If you want to create jobs and build jobs in Tasmania, you will, of course, have a very important freight task to undertake to get those products to world markets. Recently, Mr President, in your home city of Burnie, there was a proposal put forward by DP World that, if the coastal shipping regime were repealed and the legislation that we, as a government, had put up were passed, they would immediately invest between $20 million and $30 million on the Burnie waterfront to build a container facility and start direct international shipping from Tasmania to world markets. To see $20 million to $30 million of capital being invested is a huge investment in anybody's language. It does not stop there, of course. It is then getting our product to world markets much more cheaply. Indeed, the taxpayer would be saved millions of dollars because there would not be such reliance on the Tasmanian Freight Equalisation Scheme as the need to tranship to Melbourne would be obviated. This would be exceptionally good news.

Why any Tasmanian senator would have voted against that legislation is, therefore, beyond bemusement. Very sadly, eight out of Tasmania's 12 senators voted against that legislation. It is worth noting that prior to the Labor-Greens regime forcing this legislation through the Senate we had 30 major Australian trading vessels with a general licence—that means vessels of over 2,000 deadweight tonnes. Within two years of Labor introducing its disastrous coastal shipping changes in 2012, this fleet halved to 15 vessels. In addition, the number of vessels with a transitional general licence dropped from 16 to eight and, just this month, two more operators withdrew their Australian crewed vessels from domestic waters, so this fleet component has diminished to six.

Confronted with these horrific statistics, you would have thought Labor and the Greens would admit their mistake of a few years ago. Instead, they maniacally maintain that, somehow, it is in the interests of Australian coastal shipping to maintain this regime, despite the fact that the statistics speak so starkly and so clearly of the decline with the fleet halving from 30 to just 15 vessels. Indeed, there were almost 1,000 fewer coastal voyages in Australia, two million fewer tonnes of freight moved by foreign vessels and demurrage rates tripled from $15,000 to $45,000. A major producer in Tasmania, the Bell Bay Aluminium smelter in the electorate of Bass, told the Productivity Commission of a 63 per cent increase in freight rates. All these things hurt jobs—and hurt jobs in Tasmania—very badly.

It is clearly in the interests of Tasmanian jobs that this coastal shipping regime of the Labor-Greens government be repealed.

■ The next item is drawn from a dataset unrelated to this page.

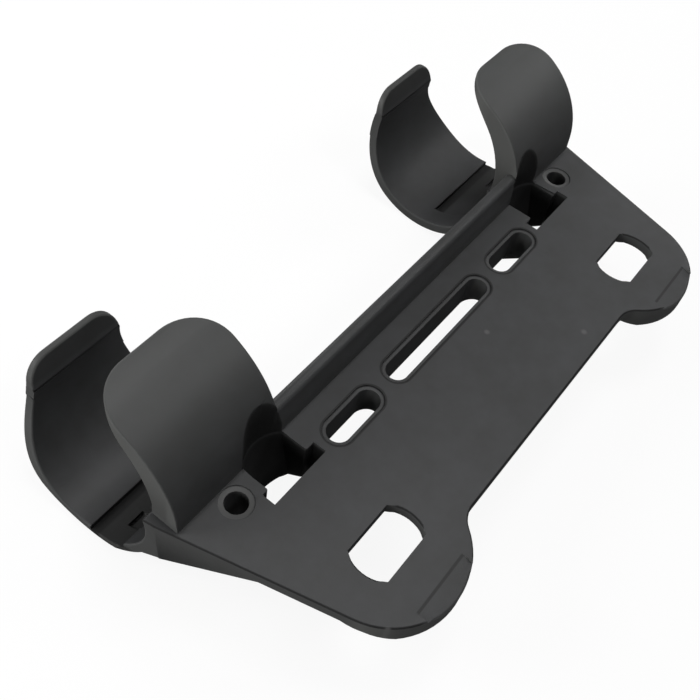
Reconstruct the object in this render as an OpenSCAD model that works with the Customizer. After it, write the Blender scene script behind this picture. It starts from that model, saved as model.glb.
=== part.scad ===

It is in the interests of Tasmanian jobs, it in the interests of Tasmanian wealth creation and, for the Greens, it surely is in the interests of the environment to ensure that you do not have to burn tonnes and tonnes of bunker fuel to get product from Tasmania to Melbourne only to then have it shipped by another ship elsewhere to the world. Direct shipping would be more economical and, of course, more fuel efficient, ensuring less CO2 emissions into the atmosphere. Indeed, with the 1,000 fewer coastal voyage movements that I referred to, how do you believe that the product gets moved around Australia now? Instead of being moved on the more efficient shipping methodology, it is now trucked around Australia, causing a lot more traffic congestion and a lot more B-doubles on our roads, especially up and down the Pacific Highway and across to Western Australia, and burning so much more fossil fuel. It is inefficient and environmentally more damaging.

Because of the extreme left-wing ideology of the Australian Greens, they refuse to repeal the legislation, which has seen the more efficient methodology of shipping being destroyed. It seems that the MAU stranglehold—financially and with numbers at Labor state councils—is dictating Labour and Greens policy. But what it really cannot explain is somebody who pretends to be an Independent in this place voting against legislation that would see $20 million to $30 million of infrastructure investment in her home city and the capacity for direct export of Tasmania's fine produce to the world's markets.

Mr President, as you and I well know, the Tasmanian economy has turned a corner, with the election of federal Liberal governments in Canberra and Hobart. The economy is starting to tune up very well. We are increasing our productivity. But to be able to capitalise on that, we have to be able to get our products to market. That is why coastal shipping reform is such a vital component for any further development of the Tasmanian economy and Tasmanian job opportunities. My call this evening is for all Tasmanian senators to put aside any partisan differences they might have and vote for Tasmanian jobs, vote for Tasmanian economic growth and, indeed, vote for the environment.